In 2005, Chesapeake Exploration, L.L.C. (Chesapeake) and Anadarko Petroleum Corp. (Anadarko) entered into an oil and gas lease with Community Bank of Raymore (CBR) covering approximately 16,000 acres in Texas, which was divided into four separately identified blocks. During the lease's primary term, Chesapeake drilled thirteen producing wells on Block Two, and when the primary term expired, the base of the deepest producing formation was located 5,672 feet below the surface of Block Two. After expiration of the primary term, CBR requested that Chesapeake release the mineral rights to all formations on Block Two found at depths greater than 5,672 feet below the surface. However, when Chesapeake refused to release the mineral rights, CBR sued for a declaratory judgment and breach of contract.
The issue before the court was whether the right to extract minerals found deeper than the stratum or level from which production had been secured terminated when the lease's primary term expired. The Court of Appeals of Texas concluded it did not.
CBR asserted that the horizontal Pugh clause had terminated the mineral rights to the undeveloped, deeper formations because there was no production in paying quantities from these formations when the primary term expired. The Pugh clause states: "At the expiration of the Primary Term or the conclusion of the continuous development program, this Lease shall terminate as to all of the leased Oil and Gas rights in all formations below the depth of 100 feet below the stratigraphic equivalent of the base of the deepest formation from which the Lessee is then producing Oil and/or Gas in paying quantities from a well or wells located on such proration or producing unit." However, the Court of Appeals agreed with the defendants' argument that the termination clause "never sprang into life" because they had maintained the lease beyond the primary term by securing production in paying quantities from Block Two's existing wells and by developing Block Two in accordance with the lease's continuous development clause.

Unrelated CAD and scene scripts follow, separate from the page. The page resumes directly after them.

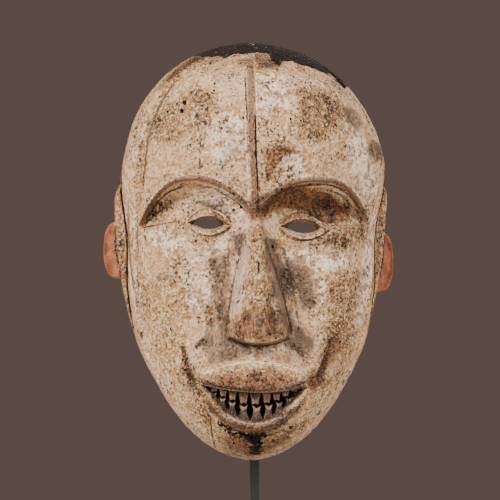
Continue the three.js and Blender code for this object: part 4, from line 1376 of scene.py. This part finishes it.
def paint_maps(mesh):
    """The maps that the material reads: where wood shows, stains, dirt, lines, ears and the hollow, and
    where shade and highlights are painted.
    """
    places = vertex_places(mesh)
    u, depth, h = from_frame(places).T
    points = np.column_stack((u, h))
    below = face_depth(u, h) - depth
    in_front = smooth(*FRONT_DEPTHS, depth) * (edge_share(u, h) < 1.02)
    hollow = smooth(*HOLLOW_BEGINS, below) * within_hollow(u, h)
    rim = smooth(*RIM_DEPTHS, depth) * smooth(MASK_HEIGHT, MASK_HEIGHT - 2, h)
    in_mouth = depth_inside(between(OPENING_FLOOR, OPENING_ROOF, 50), points, 12) > -0.6
    in_mouth &= below < OPENING_DEPTH + 3
    terracotta = ear_share(u, depth, h)
    strip = strip_share(u, h) * (1 - np.clip(terracotta, 0, 1))
    side_wall = smooth(*SIDE_WALL_DEPTHS, depth) * (1 - rim)
    side_groove = groove_share(LEFT_GROOVE, points) * smooth(*STAINED_GROOVE, h)
    creases = [
        strength * smooth(starts, full, hollowness(mesh, places, rounds))
        for rounds, starts, full, strength in CREASE_DIRT_AND_SHADE
    ]
    values = {
        "bare": np.maximum.reduce([
            zones(BARE_WOOD, points) * in_front, STRIP_WEAR * strip, SIDE_WALL_WEAR * side_wall,
        ]),
        "ochre": np.maximum(zones(OCHRE, points) * in_front, GROOVE_STAIN * side_groove),
        "grey": zones(GREY_STAINS_AND_SHADE, points) * in_front,
        "pits": smooth(0.2, 0.8, pit_relief(points)) * in_front,
        "fresh": zones(FRESH_CLAY, points) * in_front,
        "black": np.maximum(zones(BLACKENED, points) * in_front, hair_share(u, depth, h) * (1 - hollow)),
        # Painted shade, with dirt, in the creases of the carving
        "crease": sum(creases),
        # Convex edges: lightened by the material, partly wear and partly painted highlight
        "edge": smooth(*EDGE_WEAR_AND_HIGHLIGHT, -hollowness(mesh, places, CREASE_DIRT_AND_SHADE[0][0])),
        # Dark lines are partly painted shade, pale lines partly painted highlight
        "dark_line": painted(DARK_LINES_AND_SHADE, points) * in_front,
        "pale_line": painted(PALE_LINES_AND_HIGHLIGHTS, points) * in_front,
        "crest": crest_share(points) * in_front,
        "streaked": zones(STREAKED, points) * in_front,
        "terracotta": terracotta,
        "hollow": np.maximum(hollow * ~in_mouth, RIM_WOOD * rim),
        "gloss": zones(GLOSSY, points),
        "pink": zones(PINK_CLAY, points),
        # Painted shade: darker the deeper the mouth's recess
        "deep_mouth": in_mouth * smooth(*MOUTH_SHADE_DEPTHS, below),
        "in_mouth": in_mouth,
    }
    for name, channels in MAPS.items():
        write_map(mesh, name, [values[channel] for channel in channels])


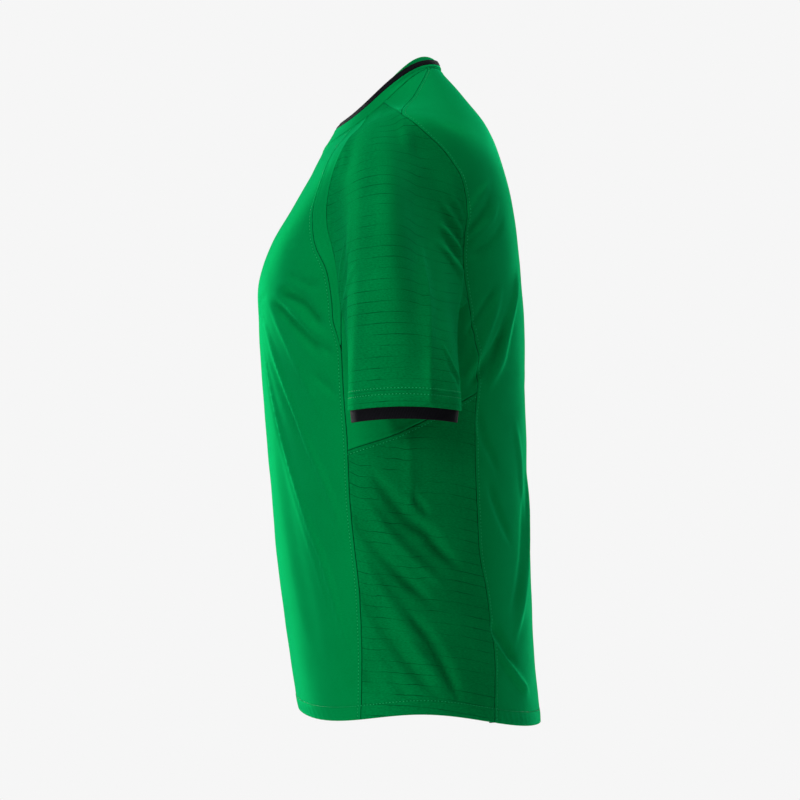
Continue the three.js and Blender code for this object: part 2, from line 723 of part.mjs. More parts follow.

CBR's second argument was that the defendants had triggered the lease's severance clause, which effected a partial termination of the deep drilling rights as to the areas of the lease in which defendants had already achieved production at the expiration of the primary term. Thus, CBR contended that because Chesapeake was not engaged in continuous development of every producing stratum within Block Two, the Pugh clause terminated the lease rights to the undeveloped formations below those producing units. The court concluded, however, that because there had been no cessation of continuous development, the severance clause had not been triggered.
This case provides support for lessees attempting to hold on to the entire mineral estate in the lease, and serves as a warning to lessors that, if they want to lease only certain strata, their lease must express that intent.